His critics call him exploitive: a privileged white man preying on poor people, mostly women. Journalists sometimes knock his methods: He doesn't hesitate to pay a prostitute $20 to take her picture, or to hand $10 to an addict in withdrawal.
To Arnade, though, what matters is how his subjects feel.
This month he visited Daphenie Hill, 22, a homeless prostitute serving time at the jail on Rikers Island.
When he arrived, Hill wrapped her arms around Arnade. Leaning over a tiny wooden table, dressed in a shapeless gray-green prison uniform, she described her first encounter with him. "I was scared," she said. "Why should I open up? But after Chris posted my picture on the Internet, I felt amazing. People commented and made me feel like I could accomplish a lot. After that, they knew my pain." - The Atlantic

If you are reading this, then the chances are that you have not experienced true helplessness or powerlessness the way that these people have. It is easy to say that these people are just "lazy and lacking self discipline", but there is no way to know exactly what one person has experienced in their life that may have influenced their choices relating to who they are or the path they walk. It is easy to discard people as being "unworthy" when we don't understand how and why they are the way they are.

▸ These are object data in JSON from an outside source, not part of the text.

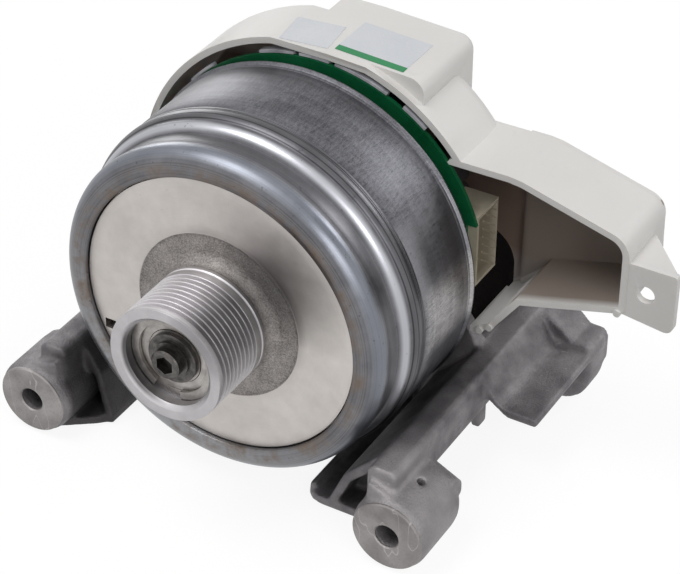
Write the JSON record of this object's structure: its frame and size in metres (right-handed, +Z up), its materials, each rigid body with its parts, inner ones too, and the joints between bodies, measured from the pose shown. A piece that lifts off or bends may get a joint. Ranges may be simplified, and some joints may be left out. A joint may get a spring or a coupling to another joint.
{
  "type": "washing machine motor",
  "caption": "Outer-rotor washing machine motor with grooved belt pulley, cast foot frame, control board and plastic rear cover with a side wing for the plug.",
  "frame": {"origin": "on the motor axis, in the plane of the hub's machined front face", "axes": "+Y along the motor axis to the rear, the pulley points to -Y, +Z up, +X to the wing of the cover"},
  "size_m": [0.23, 0.1525, 0.1414],
  "materials": {
    "cast_aluminium": "satin, rough as cast",
    "axle_steel": "ground",
    "dark_steel": "black oxide",
    "zinc_steel": "zinc plated",
    "bearing_steel": "ground",
    "spring_steel": "satin",
    "cage_plastic": "satin",
    "turned_aluminium": "turned, as-cast ring",
    "drum_steel": "zinc plated, streaky",
    "ferrite": "matte",
    "laminations": "stacked sheet",
    "insulator_plastic": "satin",
    "copper_wire": "lacquered wire",
    "board_green": "solder mask",
    "clip_plastic": "satin",
    "capacitor_sleeve": "sleeve",
    "black_plastic": "satin",
    "connector_plastic": "satin",
    "pin_metal": "tinned",
    "cover_plastic": "satin, finely grained",
    "label_white": "paper label",
    "label_green": "printed"
  },
  "bodies": {
    "frame": {"foot_frame": "cast_aluminium", "stator_carrier": "cast_aluminium", "rear_wall": "cast_aluminium", "axle": "axle_steel", "axle_screw": "dark_steel", "clamp_washer": "axle_steel", "bearing_spacer": "axle_steel", "axle_nut": "zinc_steel", "axle_washer": "zinc_steel", "front_inner_ring": "bearing_steel", "rear_inner_ring": "bearing_steel", "stator_core": "laminations", "front_insulator": "insulator_plastic", "rear_insulator": "insulator_plastic", "stator_windings": "copper_wire", "stator_screws": "zinc_steel", "control_board": "board_green", "board_spacers": "insulator_plastic", "board_screws": "zinc_steel", "board_clips": "clip_plastic", "bus_capacitors": "capacitor_sleeve", "power_module": "black_plastic", "filter_choke": "copper_wire", "relay": "black_plastic", "connector_housing": "connector_plastic", "connector_pins": "pin_metal", "rear_cover": "cover_plastic", "cover_screws": "zinc_steel", "rating_label": "label_white", "label_band": "label_green", "data_label": "label_white"},
    "rotor": {"hub_and_pulley": "turned_aluminium", "rotor_drum": "drum_steel", "rotor_magnets": "ferrite", "front_outer_ring": "bearing_steel", "rear_outer_ring": "bearing_steel", "front_shields": "bearing_steel", "rear_shields": "bearing_steel", "retaining_ring": "dark_steel", "preload_washer": "spring_steel"},
    "front_cage": {"front_balls": "bearing_steel", "front_ball_cage": "cage_plastic"},
    "rear_cage": {"rear_balls": "bearing_steel", "rear_ball_cage": "cage_plastic"}
  },
  "joints": [
    {"name": "rotor_spin", "type": "hinge", "parent": "frame", "child": "rotor", "pos_m": [0, 0, 0], "axis": [0, 1, 0], "continuous": true},
    {"name": "front_cage_spin", "type": "hinge", "parent": "frame", "child": "front_cage", "pos_m": [0, 0, 0], "axis": [0, 1, 0], "continuous": true},
    {"name": "rear_cage_spin", "type": "hinge", "parent": "frame", "child": "rear_cage", "pos_m": [0, 0, 0], "axis": [0, 1, 0], "continuous": true}
  ],
  "couplings": [
    {"joint": "front_cage_spin", "follows": "rotor_spin", "ratio": 0.6013},
    {"joint": "rear_cage_spin", "follows": "rotor_spin", "ratio": 0.6182}
  ]
}
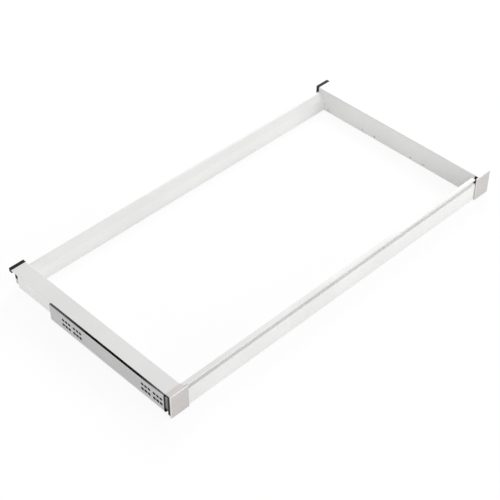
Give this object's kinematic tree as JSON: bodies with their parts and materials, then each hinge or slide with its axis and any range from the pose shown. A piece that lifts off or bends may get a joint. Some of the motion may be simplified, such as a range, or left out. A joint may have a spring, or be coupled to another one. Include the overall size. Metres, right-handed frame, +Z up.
{
  "type": "pull-out frame",
  "caption": "Wide rectangular pull-out frame on side-mounted ball-bearing slides, which carries baskets, trays or shelves out of a cabinet.",
  "frame": {"origin": "middle of the footprint at the height of the covers' lower edges, with the frame closed", "axes": "+X to the right across the cabinet, +Y from the front of the cabinet to its back, +Z up; the frame pulls out along -Y"},
  "size_m": [0.964, 0.5, 0.06],
  "materials": {
    "white_powder_coat": "smooth semi-gloss white powder coat",
    "grey_cover": "satin warm grey lacquer",
    "galvanised_steel": "zinc plated, drawn along the strip",
    "black_plastic": "fine moulded grain",
    "stop_rubber": "matt black",
    "ball_steel": "polished",
    "screw_steel": "zinc plated"
  },
  "bodies": {
    "cabinet": {"cabinet_member_left": "galvanised_steel", "cabinet_member_right": "galvanised_steel", "slide_rear_stop_left": "stop_rubber", "slide_rear_stop_right": "stop_rubber", "slide_front_guide_left": "black_plastic", "slide_front_guide_right": "black_plastic"},
    "frame": {"side_rail_left": "white_powder_coat", "side_rail_right": "white_powder_coat", "front_rail": "white_powder_coat", "rear_rail": "white_powder_coat", "front_corner_block_left": "black_plastic", "front_corner_block_right": "black_plastic", "front_corner_cover_left": "grey_cover", "front_corner_cover_right": "grey_cover", "rear_end_cap_left": "black_plastic", "rear_end_cap_right": "black_plastic", "rear_corner_bracket_left": "galvanised_steel", "rear_corner_bracket_right": "galvanised_steel", "drawer_member_left": "galvanised_steel", "drawer_member_right": "galvanised_steel", "slide_screws_left": "screw_steel", "slide_screws_right": "screw_steel", "front_block_screws_left": "screw_steel", "front_block_screws_right": "screw_steel", "rear_bracket_screws_left": "screw_steel", "rear_bracket_screws_right": "screw_steel", "lever_rivet_left": "screw_steel", "lever_rivet_right": "screw_steel", "front_rail_screws": "screw_steel"},
    "left_intermediate": {"intermediate_member_left": "galvanised_steel"},
    "left_outer_cage": {"outer_cage_left": "galvanised_steel", "outer_balls_left": "ball_steel"},
    "left_inner_cage": {"inner_cage_left": "galvanised_steel", "inner_balls_left": "ball_steel"},
    "left_lever": {"release_lever_left": "black_plastic"},
    "right_intermediate": {"intermediate_member_right": "galvanised_steel"},
    "right_outer_cage": {"outer_cage_right": "galvanised_steel", "outer_balls_right": "ball_steel"},
    "right_inner_cage": {"inner_cage_right": "galvanised_steel", "inner_balls_right": "ball_steel"},
    "right_lever": {"release_lever_right": "black_plastic"}
  },
  "joints": [
    {"name": "frame_pull", "type": "slide", "parent": "cabinet", "child": "frame", "axis": [0, -1, 0], "range_m": [0, 0.345]},
    {"name": "left_intermediate_slide", "type": "slide", "parent": "cabinet", "child": "left_intermediate", "axis": [0, -1, 0], "range_m": [0, 0.1725]},
    {"name": "left_outer_cage_slide", "type": "slide", "parent": "cabinet", "child": "left_outer_cage", "axis": [0, -1, 0], "range_m": [0, 0.08625]},
    {"name": "left_inner_cage_slide", "type": "slide", "parent": "cabinet", "child": "left_inner_cage", "axis": [0, -1, 0], "range_m": [0, 0.25875]},
    {"name": "left_lever_press", "type": "hinge", "parent": "frame", "child": "left_lever", "pos_m": [-0.4728, -0.12, 0.0276], "axis": [1, 0, 0], "range_deg": [-6, 6]},
    {"name": "right_intermediate_slide", "type": "slide", "parent": "cabinet", "child": "right_intermediate", "axis": [0, -1, 0], "range_m": [0, 0.1725]},
    {"name": "right_outer_cage_slide", "type": "slide", "parent": "cabinet", "child": "right_outer_cage", "axis": [0, -1, 0], "range_m": [0, 0.08625]},
    {"name": "right_inner_cage_slide", "type": "slide", "parent": "cabinet", "child": "right_inner_cage", "axis": [0, -1, 0], "range_m": [0, 0.25875]},
    {"name": "right_lever_press", "type": "hinge", "parent": "frame", "child": "right_lever", "pos_m": [0.4728, -0.12, 0.0276], "axis": [1, 0, 0], "range_deg": [-6, 6]}
  ],
  "couplings": [
    {"joint": "left_intermediate_slide", "follows": "frame_pull", "ratio": 0.5},
    {"joint": "left_outer_cage_slide", "follows": "frame_pull", "ratio": 0.25},
    {"joint": "left_inner_cage_slide", "follows": "frame_pull", "ratio": 0.75},
    {"joint": "right_intermediate_slide", "follows": "frame_pull", "ratio": 0.5},
    {"joint": "right_outer_cage_slide", "follows": "frame_pull", "ratio": 0.25},
    {"joint": "right_inner_cage_slide", "follows": "frame_pull", "ratio": 0.75}
  ]
}
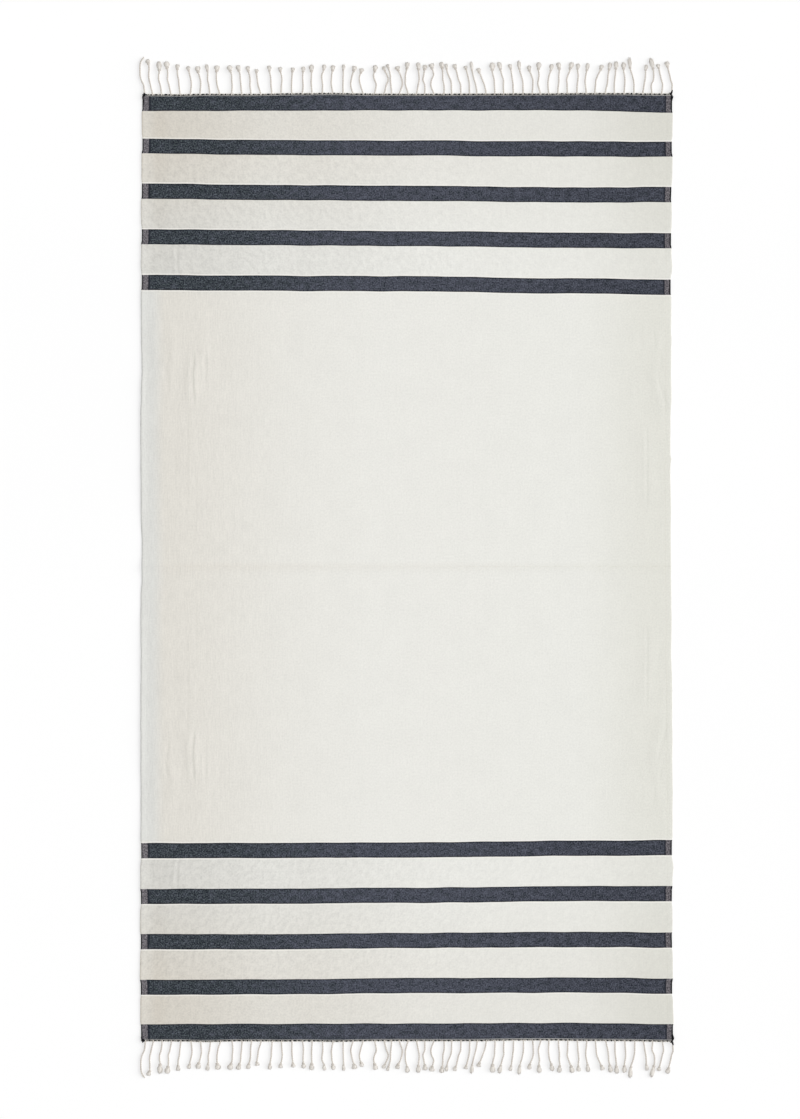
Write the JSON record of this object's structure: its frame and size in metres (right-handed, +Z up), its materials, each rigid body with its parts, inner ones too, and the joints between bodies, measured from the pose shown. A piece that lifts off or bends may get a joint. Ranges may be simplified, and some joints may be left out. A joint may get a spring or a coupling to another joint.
{
  "type": "beach towel",
  "caption": "Flat-woven cotton beach towel laid flat, cream with navy stripes across both ends and knotted fringes.",
  "frame": {"origin": "centre of the towel, on the surface it lies on", "axes": "+X across the towel towards its right selvedge, +Y along it towards its top end in the picture, +Z up from the surface"},
  "size_m": [1.0068, 1.9242, 0.0056],
  "materials": {
    "cloth": "matt cream flat-woven cotton with navy stripes woven across both ends",
    "fringe": "matt ecru twisted cotton strands with knots"
  },
  "bodies": {
    "root": {"towel_cloth": "cloth", "fringe_top": "fringe", "fringe_bottom": "fringe"}
  },
  "joints": []
}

It's like Hitler, in a sense: Hitler was not born inherently evil - his life was a series of events and environments and experiences which led to him developing himself to be who he was. The fact is that we are not to blame for who we are in life - yet we are responsible. There may be more people living without realising their own responsibilities toward themselves and toward life on Earth - but those who do understand and comprehend that we must live differently to the way we live now because the way we live now breeds abuse, discrimination, inequality, etc - are obliged to live and learn about these responsibilities. There is no use in realising that we are responsible for our own lives and for the lives of others as well when we take no action to fulfill that responsibility.

There are so many people who simply are not in a position to help themselves - too much abuse has been dealt to them, they have known too much horror to be able to lift themselves out of their self destructive patterns. It is in these cases that we truly face the nature of our creation - and are required to act in order to bring about a better life. There are so many without a voice - we must speak for them, only in their best interests. It is clear that changing the world will not come about in a global movement of "enlightenment" or some such, causing all human kind to move as one and not be assholes anymore - so it must begin with the minority living as the examples of the change we want to see in the world.

The world is not the problem - we are. Life is not the problem - we are.